Johannes Moser, Jahrgang 1979, spielt ein Cello von Andrea Guarneri aus dem Jahr 1694 sowie ein elektrisches Cello. Beide Instrumente sind nun in Dresden zu erleben. © uwe arensnutzung immer mit autor

Der deutsch-kanadische Cellist Johannes Moser ist einer der Top-Leute an dem Instrument. Zahlreiche CD-Aufnahmen von ihm bekamen Ehrungen wie den „Preis der Deutschen Schallplattenkritik“ und den „Diapason d’Or“. Sie zeugen von musikalischem Können und Vielseitigkeit.

Er spielt mit den besten Orchestern, ist auch als Kammermusiker geschätzt und pflegt eine intensive Leidenschaft für neue Musik. Ein Gespräch über Möglichkeiten und Grenzen seines schönen, aber teuren Instruments sowie Flöten-Töne.

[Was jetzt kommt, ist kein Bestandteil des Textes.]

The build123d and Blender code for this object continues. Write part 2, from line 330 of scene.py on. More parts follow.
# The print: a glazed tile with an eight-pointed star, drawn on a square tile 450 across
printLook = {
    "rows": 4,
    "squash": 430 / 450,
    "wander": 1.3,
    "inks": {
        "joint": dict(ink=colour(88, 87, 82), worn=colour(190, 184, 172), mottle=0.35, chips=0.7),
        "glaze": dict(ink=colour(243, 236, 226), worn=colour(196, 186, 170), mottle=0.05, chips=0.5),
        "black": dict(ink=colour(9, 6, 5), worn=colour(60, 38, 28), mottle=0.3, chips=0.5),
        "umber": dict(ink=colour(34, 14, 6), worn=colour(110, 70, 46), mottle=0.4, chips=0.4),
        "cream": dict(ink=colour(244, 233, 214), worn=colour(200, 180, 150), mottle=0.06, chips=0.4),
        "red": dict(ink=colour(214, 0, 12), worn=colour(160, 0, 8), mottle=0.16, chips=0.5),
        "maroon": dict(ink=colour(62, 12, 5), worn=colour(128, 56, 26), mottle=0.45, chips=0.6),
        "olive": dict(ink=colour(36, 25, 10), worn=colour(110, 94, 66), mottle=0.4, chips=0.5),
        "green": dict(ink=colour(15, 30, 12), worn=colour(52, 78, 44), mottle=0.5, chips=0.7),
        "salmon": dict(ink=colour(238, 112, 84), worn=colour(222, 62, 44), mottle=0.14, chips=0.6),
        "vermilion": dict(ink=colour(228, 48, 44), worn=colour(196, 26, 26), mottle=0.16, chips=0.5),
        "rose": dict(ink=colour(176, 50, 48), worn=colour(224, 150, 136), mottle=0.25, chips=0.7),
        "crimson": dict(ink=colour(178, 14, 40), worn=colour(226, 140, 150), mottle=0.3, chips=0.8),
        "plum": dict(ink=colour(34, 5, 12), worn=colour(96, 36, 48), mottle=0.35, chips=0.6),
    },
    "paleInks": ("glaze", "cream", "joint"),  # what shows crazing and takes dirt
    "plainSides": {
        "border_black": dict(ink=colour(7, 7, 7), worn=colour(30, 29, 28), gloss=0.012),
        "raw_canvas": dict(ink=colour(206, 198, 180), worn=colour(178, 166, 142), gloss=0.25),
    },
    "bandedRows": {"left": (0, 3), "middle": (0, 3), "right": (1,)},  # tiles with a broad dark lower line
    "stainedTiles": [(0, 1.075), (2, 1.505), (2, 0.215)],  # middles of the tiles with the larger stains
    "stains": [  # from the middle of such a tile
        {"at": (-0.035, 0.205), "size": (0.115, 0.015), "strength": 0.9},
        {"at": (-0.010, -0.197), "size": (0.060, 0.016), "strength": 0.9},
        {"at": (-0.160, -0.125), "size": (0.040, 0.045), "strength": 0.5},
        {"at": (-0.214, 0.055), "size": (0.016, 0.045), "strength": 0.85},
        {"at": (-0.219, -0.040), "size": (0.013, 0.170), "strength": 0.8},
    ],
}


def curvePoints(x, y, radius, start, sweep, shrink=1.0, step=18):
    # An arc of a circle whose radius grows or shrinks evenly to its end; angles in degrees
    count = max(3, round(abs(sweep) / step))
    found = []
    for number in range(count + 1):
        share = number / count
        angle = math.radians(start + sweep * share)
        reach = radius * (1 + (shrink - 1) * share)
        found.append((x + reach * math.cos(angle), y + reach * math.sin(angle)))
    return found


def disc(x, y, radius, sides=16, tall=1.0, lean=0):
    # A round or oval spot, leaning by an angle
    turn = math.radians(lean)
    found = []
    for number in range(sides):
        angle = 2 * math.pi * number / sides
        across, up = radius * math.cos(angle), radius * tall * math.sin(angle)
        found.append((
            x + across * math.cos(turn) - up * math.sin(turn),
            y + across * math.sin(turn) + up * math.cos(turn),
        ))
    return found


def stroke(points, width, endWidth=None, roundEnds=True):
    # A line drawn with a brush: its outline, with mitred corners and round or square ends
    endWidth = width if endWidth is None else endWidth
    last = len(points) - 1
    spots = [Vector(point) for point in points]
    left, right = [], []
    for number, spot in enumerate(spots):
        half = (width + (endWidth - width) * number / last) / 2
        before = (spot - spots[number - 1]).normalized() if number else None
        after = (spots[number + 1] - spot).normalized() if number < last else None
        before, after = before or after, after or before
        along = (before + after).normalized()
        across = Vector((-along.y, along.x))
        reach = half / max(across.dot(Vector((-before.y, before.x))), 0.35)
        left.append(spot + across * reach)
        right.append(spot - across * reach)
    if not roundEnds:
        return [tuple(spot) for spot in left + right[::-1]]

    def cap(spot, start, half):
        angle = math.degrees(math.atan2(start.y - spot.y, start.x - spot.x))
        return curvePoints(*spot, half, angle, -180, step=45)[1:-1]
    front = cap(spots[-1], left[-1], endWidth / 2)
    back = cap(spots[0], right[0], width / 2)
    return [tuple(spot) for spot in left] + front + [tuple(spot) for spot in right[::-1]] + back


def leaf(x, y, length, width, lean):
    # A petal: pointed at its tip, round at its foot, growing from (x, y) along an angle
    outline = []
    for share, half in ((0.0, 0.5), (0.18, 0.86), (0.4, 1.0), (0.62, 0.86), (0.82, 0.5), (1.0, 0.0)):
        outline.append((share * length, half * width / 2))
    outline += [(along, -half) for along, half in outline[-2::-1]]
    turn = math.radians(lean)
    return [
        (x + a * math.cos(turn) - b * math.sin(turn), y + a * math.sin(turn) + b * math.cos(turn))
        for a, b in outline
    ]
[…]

Herr Moser, warum ist für Sie das Cello das schönste Instrument? Was kann es, was andere nicht können?

Das Cello ist das klingende, singende Schweizer Messer der Musikwelt: für jede Gelegenheit die passende Klinge. Sie suchen einen flexiblen Bass? Cello. Solistische Höhenflüge? Cello. Prägnante Mittelstimmen? Cello. Weil das Cello so universell einsetzbar ist, kommen (in der Regel) auch Cellistinnen und Cellisten gut miteinander aus. Und das macht ja die Cellonacht in Dresden so reizvoll.

Ist es Ihnen schon gelungen, aus dem schönen Klang des schönen Instrumentes mal etwas Herbes, vielleicht Aufreizendes, Erschreckendes zu machen?

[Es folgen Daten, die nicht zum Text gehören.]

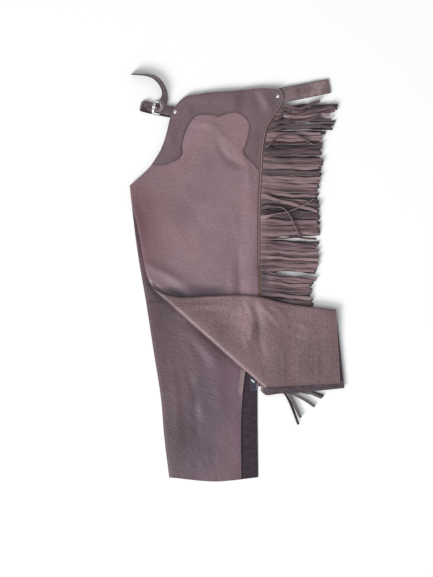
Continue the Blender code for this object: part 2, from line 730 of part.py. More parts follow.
def add_buckle():
    """Frame with a wide outer bar over the tongue, and the prong on the bar."""
    c = math.cos(math.radians(BUCKLE_HEADING))
    s = math.sin(math.radians(BUCKLE_HEADING))
    outer = []
    corner = 4.0
    for cx, cy, start in ((1, 1, 0), (-1, 1, 90), (-1, -1, 180), (1, -1, 270)):
        for turn in (0, 30, 60, 90):
            a = math.radians(start + turn)
            outer.append((cx * (BUCKLE_SIZE[0] / 2 - corner) + corner * math.cos(a),
                          cy * (BUCKLE_SIZE[1] / 2 - corner) + corner * math.sin(a)))
    grids = []
    for dz in (BUCKLE_THICK / 2, -BUCKLE_THICK / 2):
        rows = []
        for left, inset in ((0.0, 0.0), (BUCKLE_PLATE, BUCKLE_BAR)):
            kx = 1.0 - (left + inset) / BUCKLE_SIZE[0]
            ky = 1.0 - 2.0 * inset / BUCKLE_SIZE[1]
            ring = []
            for u, v in outer:
                u = u * kx + (left - inset) / 2
                v = v * ky
                ring.append((BUCKLE_PLACE[0] + u * c - v * s, BUCKLE_PLACE[1] + u * s + v * c,
                             BUCKLE_PLACE[2] + dz))
            rows.append(ring)
        grids.append(rows)
    n = len(outer)
    points = grids[0][0] + grids[0][1] + grids[1][1] + grids[1][0]
    faces = []
    for ring in range(4):
        following = (ring + 1) % 4
        for k in range(n):
            m = (k + 1) % n
            faces.append((ring * n + k, ring * n + m, following * n + m, following * n + k))
    add_body("buckle_frame", points, faces, METAL_COLOUR, 0.3, 1.0)
    reach = -BUCKLE_SIZE[0] / 2 + PRONG_LENGTH / 2
    place = (BUCKLE_PLACE[0] + reach * c, BUCKLE_PLACE[1] + reach * s,
             BUCKLE_PLACE[2] + BUCKLE_THICK / 2 + 0.3 + 1.0)
    add_body("buckle_prong", *boxed((PRONG_LENGTH, 2.4, 2.0), place, BUCKLE_HEADING),
             METAL_COLOUR, 0.3, 1.0, smooth=False)


def add_rivets():
    """Domed rivets that hold the straps to the upper yoke."""
    for name, (x, y) in RIVETS.items():
        middle = float(upper_leg_heights(np.float64(x), np.float64(y))[1])
        base = middle + LEATHER / 2 + PATCH_GAP + YOKE + SEAM_GAP
        sides = 16
        rings = [(1.0, 0.0), (1.0, 0.35), (0.78, 0.78), (0.4, 1.0)]
        points = []
        for radius, rise in rings:
            for k in range(sides):
                a = 2 * math.pi * k / sides
                points.append((x + RIVET_RADIUS * radius * math.cos(a),
                               y + RIVET_RADIUS * radius * math.sin(a), base + RIVET_HEIGHT * rise))
        faces = [tuple(range(sides))[::-1], tuple(3 * sides + k for k in range(sides))]
        for ring in range(3):
            for k in range(sides):
                m = (k + 1) % sides
                faces.append((ring * sides + k, ring * sides + m,
                              ring * sides + sides + m, ring * sides + sides + k))
        add_body(name, points, faces, METAL_COLOUR, 0.3, 1.0)


def add_zips():
    """Zip tape in each leg, and on the lower leg its box and the guard beside it."""
    def edge_line(leg, half, inset, run):
        ys = np.linspace(run[0], run[1], 6)
        return [(float(through(OUTSEAM[leg, half], y)) - inset, float(y)) for y in ys]

    def on_lower_front(x, y):
        return lower_leg_heights(x, y)[0] + LEATHER / 2 + SEAM_GAP

    def under_upper_front(x, y):
        return upper_leg_heights(x, y)[1] - LEATHER / 2 - SEAM_GAP - TAPE

    def on_lower_back(x, y):
        return lower_leg_heights(x, y)[1] + LEATHER / 2 + PATCH_GAP

    for leg, height_of in (("under", on_lower_front), ("over", under_upper_front)):
        run = ZIP_RUN[leg]
        inner = edge_line(leg, "front", ZIP_INSET + ZIP_WIDTH, run)
        outer = edge_line(leg, "front", ZIP_INSET, run)
        add_body(f"zip_{leg}", *panel_strip(inner, outer, 19, 2, height_of, TAPE), TAPE_COLOUR)
    inner = edge_line("under", "back", 0.8 + GUARD_WIDTH, GUARD_RUN)
    outer = edge_line("under", "back", 0.8, GUARD_RUN)
    add_body("zip_guard", *panel_strip(inner, outer, 5, 2, on_lower_back, GUARD), LEATHER_COLOUR)
    base = float(on_lower_front(*ZIP_BOX_PLACE)) + TAPE + SEAM_GAP + ZIP_BOX_SIZE[2] / 2
    add_body("zip_box", *boxed(ZIP_BOX_SIZE, (*ZIP_BOX_PLACE, base), -41.0), METAL_COLOUR, 0.3, 1.0,
             smooth=False)


def add_leg(leg):
    """Thigh and shin of one leg."""
    wide = [0.0, 0.03, 0.07, 0.12, 0.18, 0.24, 0.3, 0.36, 0.46, 0.58, 0.7, 0.82, 0.92, 1.0]
    plain = [0.0, 0.07, 0.15, 0.24, 0.33, 0.44, 0.58, 0.76, 0.9, 1.0]
    near_columns = [0.0, 0.35 * FOLD_REACH, 0.7 * FOLD_REACH]
    bend = [math.pi * BEND_RADIUS * k / 4 for k in range(5)]
    if leg == "over":
        jobs = [
            ("leg_over_thigh", thigh_sides, wide, [0.07 * k for k in range(1, 14)] + [1.0], bend, 0.006),
            ("leg_over_shin", shin_sides, wide, [0.12 * k for k in range(1, 8)] + [1.0],
             [-150, -90, -50, -20] + bend, 0.006),
        ]
    else:
        jobs = [
            ("leg_under_thigh", thigh_sides, plain, list(np.linspace(0, 1, 15)), [], 0),
            ("leg_under_shin", shin_sides, plain, list(np.linspace(0, 1, 13)), [], 0),
        ]
    for name, sides_of, columns, rows, keys, least in jobs:
        grids = [
            leg_grid(leg, sides_of, columns, near_columns, rows, keys, least, offset)
            for offset in (LEATHER / 2, -LEATHER / 2)
        ]
        colour = SHIN_COLOUR if name == "leg_under_shin" else LEATHER_COLOUR
        add_body(name, *wall(*grids), colour)


def main():
    for item in list(bpy.data.objects):
        bpy.data.objects.remove(item, do_unlink=True)
    for leg in ("under", "over"):
        add_leg(leg)
        add_fringe(leg)
    add_yokes()
    add_zips()
    add_straps()
    add_buckle()
    add_rivets()


main()
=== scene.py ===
"""Looks of the fringed leather chaps, folded down the middle and laid flat.

Layout values are millimetres, as in the part's source: x runs right from the
crotch corner, y runs up from the hem, z runs up from the surface below.
"""

import math

import bpy
import numpy as np
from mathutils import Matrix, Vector, noise


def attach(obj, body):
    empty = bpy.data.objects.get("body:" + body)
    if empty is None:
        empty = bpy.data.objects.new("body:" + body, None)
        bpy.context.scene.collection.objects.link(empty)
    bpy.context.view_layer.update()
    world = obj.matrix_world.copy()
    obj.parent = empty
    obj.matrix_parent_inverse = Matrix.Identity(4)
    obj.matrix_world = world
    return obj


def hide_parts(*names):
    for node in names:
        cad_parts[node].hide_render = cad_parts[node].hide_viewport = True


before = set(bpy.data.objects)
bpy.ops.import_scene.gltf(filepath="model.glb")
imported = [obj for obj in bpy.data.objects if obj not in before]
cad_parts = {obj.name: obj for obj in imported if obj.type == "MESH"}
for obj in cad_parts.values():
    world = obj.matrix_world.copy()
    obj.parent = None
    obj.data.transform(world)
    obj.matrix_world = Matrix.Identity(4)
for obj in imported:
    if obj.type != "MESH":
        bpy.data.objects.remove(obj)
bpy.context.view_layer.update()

MM = 0.001
CENTRE = (278.3, 529.5)

# Leather and its layers
LEATHER = 2.0
LAYER_GAP = 0.4
LEG_GAP = 0.7
SEAM_GAP = 0.3
YOKE = 1.8
PATCH_GAP = 0.6
FOLD_REACH = 6.0
TOP_DROP = 2.3
ZIP_RISE = 1.5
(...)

Ich denke, das Cello hat nicht nur so ein umfangreiches Register vom Bass bis in die höchsten Höhen, sondern deckt auch emotional das komplette menschliche Spektrum ab. Da sind feine Töne, warme Emotionen bis zu rauen und schmerzvollen Empfindungen möglich – und alles dazwischen.

Darf ich hierzu ein paar rockige Stücke aus meinem in dieser Woche erscheinenden Album „Alone Together“ als Beispiel heranziehen – da geht es oftmals in der Neuen Musik recht rau und brutal zu:

Wie schwer fällt es Ihnen, Ihr Instrument etwa bei Schostakowitsch zu malträtieren? Haben Sie nicht Angst, dass es Schaden nehmen könnte?

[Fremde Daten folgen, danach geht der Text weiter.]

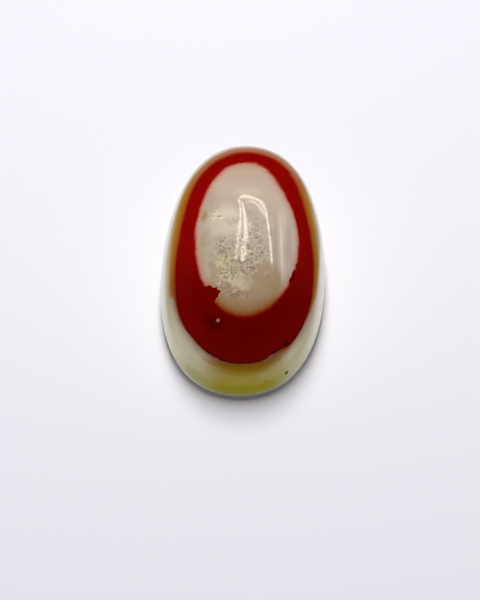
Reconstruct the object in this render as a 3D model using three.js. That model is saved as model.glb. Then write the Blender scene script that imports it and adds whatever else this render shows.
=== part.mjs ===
// A sulemani agate: one oval, high-domed stone, cut and polished from a single piece of banded agate.
// Millimetres, +Z up, +Y along the length of the oval. The origin is the centre of the flat base.
import * as THREE from "three";

// Size of the stone
const LENGTH = 18; // along Y
const WIDTH = 10.8; // along X
const HEIGHT = 8.1; // from the flat base to the top of the dome

// Form of the stone
const GIRDLE_HEIGHT = 0.85; // the widest line, where the dome meets the rounded edge of the base
const EDGE_INSET = 0.3; // the flat base is smaller than the widest line by this, all round
const DOME_FULLNESS = 0.045; // how far the dome's sides swell past an ellipse, as a share of its size
const SHOULDER = 0.018; // how far the oval's four shoulders swell past an ellipse
const EGG = 0.022; // the near end of the oval is broader, and the far end narrower, by this share
const LEAN = 0.042; // the dome leans towards the far end, +Y, by this share of the height

// Fineness of the faceted surface
const SEGMENTS = 112; // round the oval
const EDGE_STEPS = 6; // up the rounded edge
const DOME_STEPS = 34; // from the widest line to the top

const QUARTER = Math.PI / 2;

// One point of the stone's skin. turn goes round the oval from +X towards +Y. climb is -QUARTER at the
// rim of the flat base, 0 at the widest line and QUARTER at the top of the dome.
function skinPoint(turn, climb) {
  const onDome = climb >= 0;
  const swell = onDome ? DOME_FULLNESS * Math.sin(2 * climb) ** 2 : 0;
  const share = onDome ? Math.cos(climb) + swell : 1;
  const inset = onDome ? 0 : EDGE_INSET * (1 - Math.cos(climb));
  const z = onDome
    ? GIRDLE_HEIGHT + (HEIGHT - GIRDLE_HEIGHT) * (Math.sin(climb) + swell)
    : GIRDLE_HEIGHT * (1 + Math.sin(climb));

  const shoulder = 1 + SHOULDER * (1 - Math.cos(4 * turn));
  const across = Math.cos(turn) * shoulder;
  const along = Math.sin(turn) * shoulder;
  const x = ((WIDTH / 2) * share - inset) * across * (1 - EGG * along);
  const y = ((LENGTH / 2) * share - inset) * along + LEAN * z;
  return new THREE.Vector3(x, y, z);
}

// The climb angles of the rings, from the rim of the flat base up to the last ring under the top.
function ringClimbs() {
  const climbs = [];
  for (let i = 0; i < EDGE_STEPS; i++) climbs.push(-QUARTER * (1 - i / EDGE_STEPS));
  for (let i = 0; i < DOME_STEPS; i++) climbs.push(QUARTER * (i / DOME_STEPS));
  return climbs;
}

// The closed skin: a fan of triangles over the flat base, bands between the rings, and a fan at the top.
function stoneGeometry() {
  const climbs = ringClimbs();
  const points = [];
  for (const climb of climbs) {
    for (let i = 0; i < SEGMENTS; i++) points.push(skinPoint((2 * Math.PI * i) / SEGMENTS, climb));
  }
  const baseCentre = points.push(new THREE.Vector3(0, 0, 0)) - 1;
  const top = points.push(skinPoint(0, QUARTER)) - 1;

  const triangles = [];
  const lastRing = (climbs.length - 1) * SEGMENTS;
  for (let i = 0; i < SEGMENTS; i++) {
    const next = (i + 1) % SEGMENTS;
    triangles.push(baseCentre, next, i);
    for (let ring = 0; ring < lastRing; ring += SEGMENTS) {
      const above = ring + SEGMENTS;
      triangles.push(ring + i, ring + next, above + next);
      triangles.push(ring + i, above + next, above + i);
    }
    triangles.push(lastRing + i, lastRing + next, top);
  }

  const geometry = new THREE.BufferGeometry().setFromPoints(points);
  geometry.setIndex(triangles);
  geometry.computeVertexNormals();
  return geometry;
}

// Polished agate. Its layers differ only in colour, so the solid has one colour: the wide red band's.
function agateMaterial() {
  return new THREE.MeshStandardMaterial({ color: 0x780403, roughness: 0.12, metalness: 0 });
}

const stone = new THREE.Mesh(stoneGeometry(), agateMaterial());
stone.name = "agate_stone";

const part = new THREE.Group();
part.add(stone);

export default part;
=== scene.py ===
# %% [markdown]
# A sulemani agate, dressed in Blender.
# The object is one loose stone: an oval, high-domed cabochon, ground and polished by hand from a single
# piece of banded agate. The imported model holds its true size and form. This lesson gives it a smooth
# skin, the colours of its layers, a polish, and a plain pale studio to lie in.

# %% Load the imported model
import math

import bpy
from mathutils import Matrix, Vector


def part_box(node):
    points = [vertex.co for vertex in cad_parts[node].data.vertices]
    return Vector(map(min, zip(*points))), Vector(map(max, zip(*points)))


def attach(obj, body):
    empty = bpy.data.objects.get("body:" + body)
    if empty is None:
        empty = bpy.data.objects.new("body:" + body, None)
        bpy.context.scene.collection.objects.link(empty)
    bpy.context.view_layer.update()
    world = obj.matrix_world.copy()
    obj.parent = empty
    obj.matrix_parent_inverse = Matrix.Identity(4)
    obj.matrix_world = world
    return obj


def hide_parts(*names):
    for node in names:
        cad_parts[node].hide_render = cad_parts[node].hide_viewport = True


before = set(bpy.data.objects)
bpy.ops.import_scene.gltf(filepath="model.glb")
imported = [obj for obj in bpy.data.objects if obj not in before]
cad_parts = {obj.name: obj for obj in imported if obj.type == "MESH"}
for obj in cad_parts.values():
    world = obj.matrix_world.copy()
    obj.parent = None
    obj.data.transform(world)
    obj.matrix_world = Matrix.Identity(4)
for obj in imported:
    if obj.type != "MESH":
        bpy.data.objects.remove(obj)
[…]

Mein Cello hat 300 Jahre krisengebeutelte europäische Geschichte überlebt – da wird mein Schostakowitsch sicher nicht den finalen Grabstein draufsetzen. Es geht ja nicht darum, das Cello brutalstmöglich zu malträtieren, sondern mit moderner Technik und modernen Saiten emotional Tiefgründiges aus dem Instrument herauszuholen.

Das sieht dann von außen oft wilder aus, als es ist. Bisher ist mein Cello zumindest glücklich, mit mir um die Welt zu fliegen, wir haben eine gute Zeit zusammen!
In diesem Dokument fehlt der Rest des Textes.